Set down, please, exactly the lines below that run from the line with "rings = swept_rings(path, radii, REST_SIDES, lobes, REST_RAGGED)" to the line with "depsgraph = bpy.context.evaluated_depsgraph_get()", both lines included.

++++++++

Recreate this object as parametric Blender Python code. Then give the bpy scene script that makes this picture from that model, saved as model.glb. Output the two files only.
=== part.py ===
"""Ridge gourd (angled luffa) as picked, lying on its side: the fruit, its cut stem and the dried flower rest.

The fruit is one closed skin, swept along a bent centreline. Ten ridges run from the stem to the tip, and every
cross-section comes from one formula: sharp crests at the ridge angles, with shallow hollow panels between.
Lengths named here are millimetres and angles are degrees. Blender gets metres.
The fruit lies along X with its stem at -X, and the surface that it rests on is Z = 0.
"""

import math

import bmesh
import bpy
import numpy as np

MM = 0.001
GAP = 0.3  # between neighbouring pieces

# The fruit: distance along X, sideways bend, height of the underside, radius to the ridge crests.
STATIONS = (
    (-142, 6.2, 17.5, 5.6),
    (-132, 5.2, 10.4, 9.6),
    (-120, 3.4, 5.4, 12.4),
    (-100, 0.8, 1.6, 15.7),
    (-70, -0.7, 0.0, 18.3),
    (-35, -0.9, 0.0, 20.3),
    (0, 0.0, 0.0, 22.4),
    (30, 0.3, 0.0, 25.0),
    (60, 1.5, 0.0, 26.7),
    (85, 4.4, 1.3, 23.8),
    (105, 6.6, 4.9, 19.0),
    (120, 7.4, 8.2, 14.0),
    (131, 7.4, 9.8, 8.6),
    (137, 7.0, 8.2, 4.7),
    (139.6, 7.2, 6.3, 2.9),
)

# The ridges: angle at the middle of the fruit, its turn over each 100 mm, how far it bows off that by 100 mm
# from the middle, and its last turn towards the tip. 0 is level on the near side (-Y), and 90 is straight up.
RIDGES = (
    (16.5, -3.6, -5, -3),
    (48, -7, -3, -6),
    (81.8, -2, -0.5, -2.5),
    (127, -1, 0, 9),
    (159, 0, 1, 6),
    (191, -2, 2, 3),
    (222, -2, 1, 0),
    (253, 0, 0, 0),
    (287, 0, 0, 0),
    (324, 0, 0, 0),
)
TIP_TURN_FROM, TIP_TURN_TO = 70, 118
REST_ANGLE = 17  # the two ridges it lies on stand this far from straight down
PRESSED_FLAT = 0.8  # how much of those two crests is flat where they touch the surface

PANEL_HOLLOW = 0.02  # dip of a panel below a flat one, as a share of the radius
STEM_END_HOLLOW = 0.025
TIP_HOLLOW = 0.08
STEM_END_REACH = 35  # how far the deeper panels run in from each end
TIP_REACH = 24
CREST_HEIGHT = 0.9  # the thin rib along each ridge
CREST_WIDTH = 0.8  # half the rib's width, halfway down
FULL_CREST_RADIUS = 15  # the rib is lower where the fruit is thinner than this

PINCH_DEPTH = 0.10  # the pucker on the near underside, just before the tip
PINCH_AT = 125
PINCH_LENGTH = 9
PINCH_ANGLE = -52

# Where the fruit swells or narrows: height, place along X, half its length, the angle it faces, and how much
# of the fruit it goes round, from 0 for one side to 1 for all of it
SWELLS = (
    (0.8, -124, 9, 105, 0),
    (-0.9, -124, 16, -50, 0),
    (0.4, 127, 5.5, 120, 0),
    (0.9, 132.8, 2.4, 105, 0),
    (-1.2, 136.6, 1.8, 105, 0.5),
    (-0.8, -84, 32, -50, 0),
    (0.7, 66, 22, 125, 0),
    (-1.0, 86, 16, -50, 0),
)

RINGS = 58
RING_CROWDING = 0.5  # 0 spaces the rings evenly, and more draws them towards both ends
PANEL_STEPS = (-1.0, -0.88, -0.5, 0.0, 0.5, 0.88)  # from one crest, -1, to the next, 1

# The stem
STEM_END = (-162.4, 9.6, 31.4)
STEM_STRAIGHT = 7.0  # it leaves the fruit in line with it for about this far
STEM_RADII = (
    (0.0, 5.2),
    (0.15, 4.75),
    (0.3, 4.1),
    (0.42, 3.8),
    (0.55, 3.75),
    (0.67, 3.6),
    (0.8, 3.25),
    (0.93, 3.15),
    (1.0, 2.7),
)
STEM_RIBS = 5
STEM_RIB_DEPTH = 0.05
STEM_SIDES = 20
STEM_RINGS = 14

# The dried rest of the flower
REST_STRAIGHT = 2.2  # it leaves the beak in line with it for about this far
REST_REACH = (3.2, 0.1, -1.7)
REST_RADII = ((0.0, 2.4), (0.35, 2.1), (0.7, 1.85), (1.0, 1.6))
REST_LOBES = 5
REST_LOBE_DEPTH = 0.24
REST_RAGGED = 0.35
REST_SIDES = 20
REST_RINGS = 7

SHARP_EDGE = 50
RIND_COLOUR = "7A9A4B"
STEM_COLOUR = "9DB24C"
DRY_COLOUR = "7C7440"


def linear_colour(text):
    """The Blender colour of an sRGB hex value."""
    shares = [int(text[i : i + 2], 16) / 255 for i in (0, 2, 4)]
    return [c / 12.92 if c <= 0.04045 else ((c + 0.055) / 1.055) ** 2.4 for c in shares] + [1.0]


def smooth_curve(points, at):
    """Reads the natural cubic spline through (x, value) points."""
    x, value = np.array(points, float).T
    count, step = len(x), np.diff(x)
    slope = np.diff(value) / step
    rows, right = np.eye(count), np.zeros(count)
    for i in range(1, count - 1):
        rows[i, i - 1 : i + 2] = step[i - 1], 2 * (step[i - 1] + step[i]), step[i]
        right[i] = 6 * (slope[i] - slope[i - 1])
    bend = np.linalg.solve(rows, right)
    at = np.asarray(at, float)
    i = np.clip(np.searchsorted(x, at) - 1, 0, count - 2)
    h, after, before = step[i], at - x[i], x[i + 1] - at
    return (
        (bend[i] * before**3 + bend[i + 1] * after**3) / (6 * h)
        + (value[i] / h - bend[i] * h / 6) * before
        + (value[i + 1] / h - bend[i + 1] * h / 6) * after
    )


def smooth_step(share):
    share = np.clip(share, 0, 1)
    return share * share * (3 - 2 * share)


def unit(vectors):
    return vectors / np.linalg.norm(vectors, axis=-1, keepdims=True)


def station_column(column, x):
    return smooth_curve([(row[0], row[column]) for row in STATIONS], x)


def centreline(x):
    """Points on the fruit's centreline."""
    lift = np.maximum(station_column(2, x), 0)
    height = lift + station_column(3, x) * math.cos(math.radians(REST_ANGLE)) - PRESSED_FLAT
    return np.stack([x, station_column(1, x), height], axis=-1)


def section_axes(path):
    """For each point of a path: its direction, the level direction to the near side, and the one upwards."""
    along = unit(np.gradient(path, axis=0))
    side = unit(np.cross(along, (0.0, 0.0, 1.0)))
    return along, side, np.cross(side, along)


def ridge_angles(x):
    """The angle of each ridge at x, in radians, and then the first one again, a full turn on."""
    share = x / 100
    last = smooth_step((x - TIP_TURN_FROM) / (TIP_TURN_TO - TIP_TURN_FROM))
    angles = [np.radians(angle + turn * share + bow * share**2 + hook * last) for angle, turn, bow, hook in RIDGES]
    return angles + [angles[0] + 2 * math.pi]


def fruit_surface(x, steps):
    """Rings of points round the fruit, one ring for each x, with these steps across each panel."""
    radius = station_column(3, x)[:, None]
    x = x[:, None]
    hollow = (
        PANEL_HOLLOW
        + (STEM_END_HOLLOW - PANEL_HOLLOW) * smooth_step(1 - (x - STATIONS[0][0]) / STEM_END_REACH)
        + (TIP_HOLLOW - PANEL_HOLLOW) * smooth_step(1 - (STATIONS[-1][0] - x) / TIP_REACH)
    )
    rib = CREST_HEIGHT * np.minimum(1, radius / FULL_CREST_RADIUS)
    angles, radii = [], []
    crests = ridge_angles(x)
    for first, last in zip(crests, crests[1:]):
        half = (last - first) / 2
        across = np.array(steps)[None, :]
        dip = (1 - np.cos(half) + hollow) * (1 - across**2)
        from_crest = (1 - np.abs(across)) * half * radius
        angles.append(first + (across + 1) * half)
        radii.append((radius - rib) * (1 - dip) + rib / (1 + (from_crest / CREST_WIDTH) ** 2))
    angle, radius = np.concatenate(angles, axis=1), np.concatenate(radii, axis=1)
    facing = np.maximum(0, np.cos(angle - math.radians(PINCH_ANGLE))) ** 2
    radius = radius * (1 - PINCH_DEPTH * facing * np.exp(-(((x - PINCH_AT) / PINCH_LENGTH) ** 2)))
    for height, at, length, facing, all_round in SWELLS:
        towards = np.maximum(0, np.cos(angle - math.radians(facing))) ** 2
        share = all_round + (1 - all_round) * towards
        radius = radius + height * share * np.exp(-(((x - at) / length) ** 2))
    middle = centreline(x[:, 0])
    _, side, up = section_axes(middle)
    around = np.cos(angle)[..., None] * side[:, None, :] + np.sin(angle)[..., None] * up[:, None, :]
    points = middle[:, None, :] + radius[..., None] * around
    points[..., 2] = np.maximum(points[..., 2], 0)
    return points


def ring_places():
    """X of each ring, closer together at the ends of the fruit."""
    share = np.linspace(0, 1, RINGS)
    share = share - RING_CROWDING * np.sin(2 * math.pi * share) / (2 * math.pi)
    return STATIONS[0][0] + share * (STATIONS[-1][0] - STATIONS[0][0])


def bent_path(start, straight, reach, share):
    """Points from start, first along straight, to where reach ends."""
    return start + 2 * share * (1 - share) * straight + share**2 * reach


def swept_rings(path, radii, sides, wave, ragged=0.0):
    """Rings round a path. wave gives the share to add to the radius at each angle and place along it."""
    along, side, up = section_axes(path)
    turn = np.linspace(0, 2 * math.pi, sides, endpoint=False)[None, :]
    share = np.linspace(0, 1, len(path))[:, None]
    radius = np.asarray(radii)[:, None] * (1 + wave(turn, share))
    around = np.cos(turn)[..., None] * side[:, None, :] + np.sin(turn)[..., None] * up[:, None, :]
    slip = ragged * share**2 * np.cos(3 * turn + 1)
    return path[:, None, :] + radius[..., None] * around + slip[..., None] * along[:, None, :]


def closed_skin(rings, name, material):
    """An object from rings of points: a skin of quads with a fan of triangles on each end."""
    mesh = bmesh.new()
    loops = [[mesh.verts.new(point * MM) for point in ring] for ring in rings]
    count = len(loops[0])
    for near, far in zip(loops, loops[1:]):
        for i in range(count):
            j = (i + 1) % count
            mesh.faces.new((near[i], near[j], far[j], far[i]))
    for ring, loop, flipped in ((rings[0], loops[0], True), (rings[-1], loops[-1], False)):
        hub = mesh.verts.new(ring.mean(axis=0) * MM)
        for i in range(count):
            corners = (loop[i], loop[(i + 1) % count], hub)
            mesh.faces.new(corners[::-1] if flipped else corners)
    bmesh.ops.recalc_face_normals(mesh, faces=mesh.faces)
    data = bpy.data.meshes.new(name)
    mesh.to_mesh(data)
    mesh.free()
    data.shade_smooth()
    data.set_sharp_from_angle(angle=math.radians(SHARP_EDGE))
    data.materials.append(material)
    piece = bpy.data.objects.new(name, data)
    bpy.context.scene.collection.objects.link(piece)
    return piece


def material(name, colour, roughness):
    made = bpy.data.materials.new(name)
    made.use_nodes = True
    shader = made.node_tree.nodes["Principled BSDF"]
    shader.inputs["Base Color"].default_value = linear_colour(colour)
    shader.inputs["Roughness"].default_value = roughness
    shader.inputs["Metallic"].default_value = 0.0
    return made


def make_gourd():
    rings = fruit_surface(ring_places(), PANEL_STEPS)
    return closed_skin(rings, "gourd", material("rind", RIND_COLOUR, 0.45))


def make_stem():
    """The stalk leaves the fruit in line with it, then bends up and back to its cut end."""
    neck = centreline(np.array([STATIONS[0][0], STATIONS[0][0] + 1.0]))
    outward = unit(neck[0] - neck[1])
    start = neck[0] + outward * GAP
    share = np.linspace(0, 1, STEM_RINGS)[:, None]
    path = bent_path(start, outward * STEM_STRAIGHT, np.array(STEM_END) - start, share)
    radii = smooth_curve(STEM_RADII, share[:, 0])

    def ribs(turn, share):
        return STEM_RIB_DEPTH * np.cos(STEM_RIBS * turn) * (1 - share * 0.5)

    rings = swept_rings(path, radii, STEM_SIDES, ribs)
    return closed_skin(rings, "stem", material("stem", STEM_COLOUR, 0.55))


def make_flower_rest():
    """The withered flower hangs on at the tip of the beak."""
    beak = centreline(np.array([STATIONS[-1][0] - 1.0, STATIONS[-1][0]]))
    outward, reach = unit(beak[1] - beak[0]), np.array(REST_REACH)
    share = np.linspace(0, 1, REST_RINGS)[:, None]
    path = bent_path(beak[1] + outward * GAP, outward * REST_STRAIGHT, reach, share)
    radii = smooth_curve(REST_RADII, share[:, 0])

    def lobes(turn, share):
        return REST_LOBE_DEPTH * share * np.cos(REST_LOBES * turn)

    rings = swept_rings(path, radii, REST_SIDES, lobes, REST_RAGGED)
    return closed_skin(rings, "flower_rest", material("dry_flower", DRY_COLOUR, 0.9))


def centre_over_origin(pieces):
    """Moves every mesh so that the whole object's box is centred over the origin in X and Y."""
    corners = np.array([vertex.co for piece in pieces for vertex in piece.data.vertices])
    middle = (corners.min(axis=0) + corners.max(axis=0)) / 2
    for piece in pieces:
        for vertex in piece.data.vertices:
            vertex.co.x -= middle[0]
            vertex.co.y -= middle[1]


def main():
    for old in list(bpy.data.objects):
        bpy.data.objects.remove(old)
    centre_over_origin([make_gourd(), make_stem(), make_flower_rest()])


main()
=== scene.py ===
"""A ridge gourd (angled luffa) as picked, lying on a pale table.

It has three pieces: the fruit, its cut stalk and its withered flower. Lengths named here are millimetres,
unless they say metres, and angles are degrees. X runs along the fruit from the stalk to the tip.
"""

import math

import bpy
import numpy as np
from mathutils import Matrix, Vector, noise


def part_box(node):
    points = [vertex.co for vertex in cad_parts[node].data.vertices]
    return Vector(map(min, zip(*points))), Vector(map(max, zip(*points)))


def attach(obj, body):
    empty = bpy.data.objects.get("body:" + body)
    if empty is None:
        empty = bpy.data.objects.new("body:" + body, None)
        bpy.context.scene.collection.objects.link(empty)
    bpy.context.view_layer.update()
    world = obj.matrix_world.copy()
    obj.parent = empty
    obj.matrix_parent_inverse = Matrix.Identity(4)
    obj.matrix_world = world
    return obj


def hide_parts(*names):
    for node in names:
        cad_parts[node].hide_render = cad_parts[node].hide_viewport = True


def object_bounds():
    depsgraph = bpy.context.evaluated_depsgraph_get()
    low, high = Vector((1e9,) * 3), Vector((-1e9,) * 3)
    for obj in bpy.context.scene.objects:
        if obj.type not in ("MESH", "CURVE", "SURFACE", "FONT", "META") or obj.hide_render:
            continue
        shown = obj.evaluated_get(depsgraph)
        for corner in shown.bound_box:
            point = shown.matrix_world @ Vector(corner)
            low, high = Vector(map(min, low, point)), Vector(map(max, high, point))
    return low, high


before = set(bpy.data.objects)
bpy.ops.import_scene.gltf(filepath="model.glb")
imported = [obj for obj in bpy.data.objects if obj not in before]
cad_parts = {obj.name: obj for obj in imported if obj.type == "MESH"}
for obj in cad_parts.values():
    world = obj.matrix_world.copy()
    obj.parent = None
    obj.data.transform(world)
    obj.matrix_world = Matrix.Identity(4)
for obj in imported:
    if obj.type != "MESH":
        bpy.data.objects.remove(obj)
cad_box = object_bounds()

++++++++

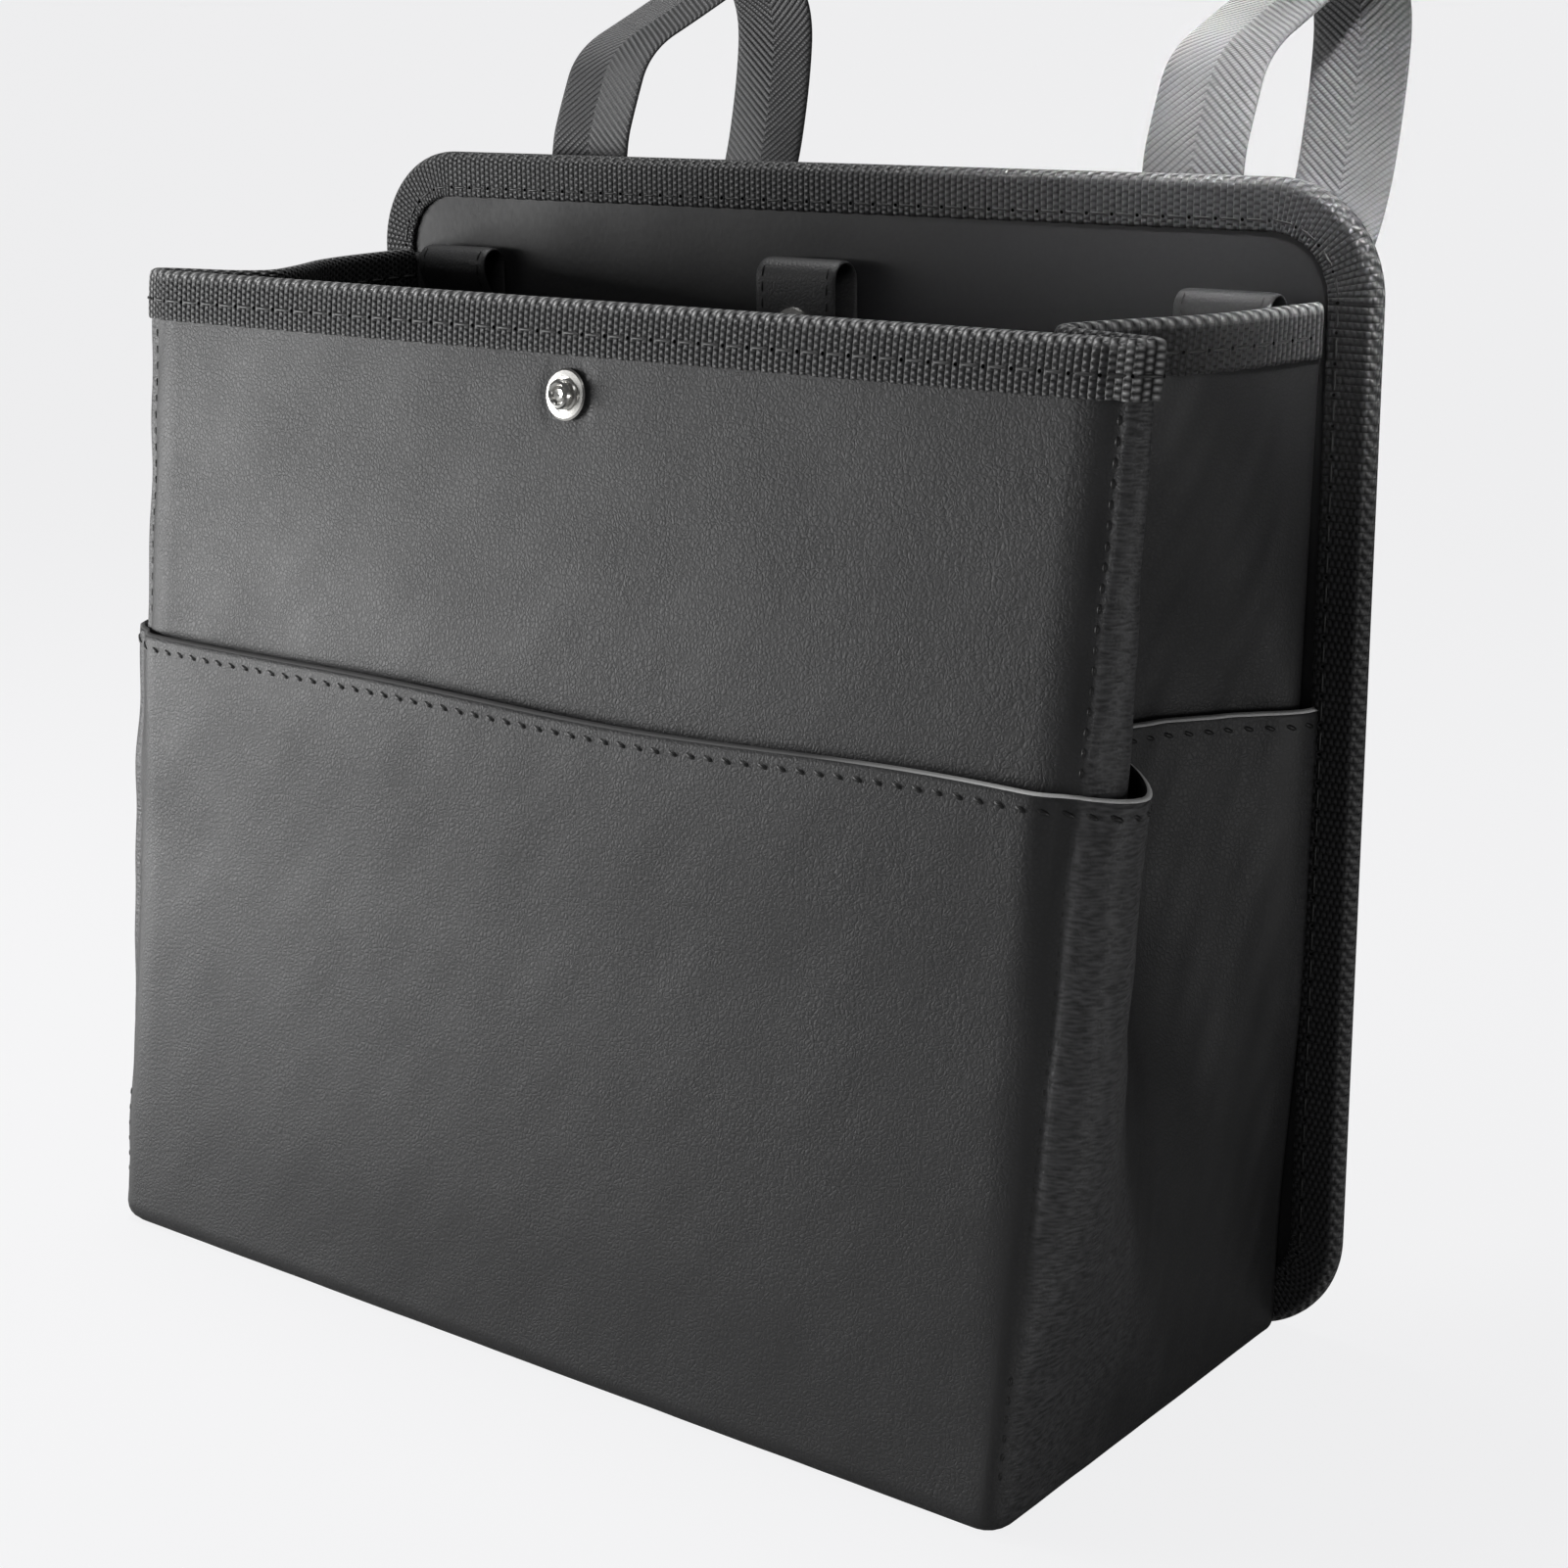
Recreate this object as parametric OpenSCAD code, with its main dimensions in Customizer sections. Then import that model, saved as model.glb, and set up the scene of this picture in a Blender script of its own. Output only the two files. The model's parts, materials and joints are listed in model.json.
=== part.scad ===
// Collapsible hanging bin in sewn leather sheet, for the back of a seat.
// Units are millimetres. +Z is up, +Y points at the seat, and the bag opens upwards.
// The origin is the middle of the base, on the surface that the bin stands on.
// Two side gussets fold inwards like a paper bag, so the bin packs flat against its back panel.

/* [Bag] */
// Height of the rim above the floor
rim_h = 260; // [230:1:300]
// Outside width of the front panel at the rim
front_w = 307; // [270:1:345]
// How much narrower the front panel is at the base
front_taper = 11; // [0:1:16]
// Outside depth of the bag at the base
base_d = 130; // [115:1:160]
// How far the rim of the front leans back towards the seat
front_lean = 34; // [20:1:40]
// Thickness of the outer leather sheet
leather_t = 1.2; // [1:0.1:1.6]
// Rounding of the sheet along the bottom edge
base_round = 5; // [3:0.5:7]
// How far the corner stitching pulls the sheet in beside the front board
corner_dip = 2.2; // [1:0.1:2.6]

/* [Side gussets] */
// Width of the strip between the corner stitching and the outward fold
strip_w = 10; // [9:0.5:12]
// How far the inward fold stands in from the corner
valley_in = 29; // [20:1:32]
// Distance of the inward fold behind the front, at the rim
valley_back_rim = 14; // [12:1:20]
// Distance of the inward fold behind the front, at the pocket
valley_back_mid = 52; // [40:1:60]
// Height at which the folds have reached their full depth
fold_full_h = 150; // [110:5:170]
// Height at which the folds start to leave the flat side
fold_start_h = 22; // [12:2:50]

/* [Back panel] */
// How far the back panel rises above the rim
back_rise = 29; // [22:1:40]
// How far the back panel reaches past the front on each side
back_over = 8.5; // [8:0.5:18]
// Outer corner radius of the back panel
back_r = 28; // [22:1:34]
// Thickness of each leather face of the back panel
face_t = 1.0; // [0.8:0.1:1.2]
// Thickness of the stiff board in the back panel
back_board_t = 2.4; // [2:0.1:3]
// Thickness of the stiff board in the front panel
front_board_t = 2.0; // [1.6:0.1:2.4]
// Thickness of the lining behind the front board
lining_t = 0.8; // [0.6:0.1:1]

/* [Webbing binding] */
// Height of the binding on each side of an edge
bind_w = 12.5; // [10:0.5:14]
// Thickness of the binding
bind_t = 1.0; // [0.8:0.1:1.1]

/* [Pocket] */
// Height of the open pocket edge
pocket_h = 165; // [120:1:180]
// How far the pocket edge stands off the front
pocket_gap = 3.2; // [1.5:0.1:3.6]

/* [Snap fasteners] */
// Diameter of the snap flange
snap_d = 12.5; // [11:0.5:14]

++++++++

- [EXPECTED ANSWER]
    rings = swept_rings(path, radii, REST_SIDES, lobes, REST_RAGGED)
    return closed_skin(rings, "flower_rest", material("dry_flower", DRY_COLOUR, 0.9))


def centre_over_origin(pieces):
    """Moves every mesh so that the whole object's box is centred over the origin in X and Y."""
    corners = np.array([vertex.co for piece in pieces for vertex in piece.data.vertices])
    middle = (corners.min(axis=0) + corners.max(axis=0)) / 2
    for piece in pieces:
        for vertex in piece.data.vertices:
            vertex.co.x -= middle[0]
            vertex.co.y -= middle[1]


def main():
    for old in list(bpy.data.objects):
        bpy.data.objects.remove(old)
    centre_over_origin([make_gourd(), make_stem(), make_flower_rest()])


main()
=== scene.py ===
"""A ridge gourd (angled luffa) as picked, lying on a pale table.

It has three pieces: the fruit, its cut stalk and its withered flower. Lengths named here are millimetres,
unless they say metres, and angles are degrees. X runs along the fruit from the stalk to the tip.
"""

import math

import bpy
import numpy as np
from mathutils import Matrix, Vector, noise


def part_box(node):
    points = [vertex.co for vertex in cad_parts[node].data.vertices]
    return Vector(map(min, zip(*points))), Vector(map(max, zip(*points)))


def attach(obj, body):
    empty = bpy.data.objects.get("body:" + body)
    if empty is None:
        empty = bpy.data.objects.new("body:" + body, None)
        bpy.context.scene.collection.objects.link(empty)
    bpy.context.view_layer.update()
    world = obj.matrix_world.copy()
    obj.parent = empty
    obj.matrix_parent_inverse = Matrix.Identity(4)
    obj.matrix_world = world
    return obj


def hide_parts(*names):
    for node in names:
        cad_parts[node].hide_render = cad_parts[node].hide_viewport = True


def object_bounds():
    depsgraph = bpy.context.evaluated_depsgraph_get()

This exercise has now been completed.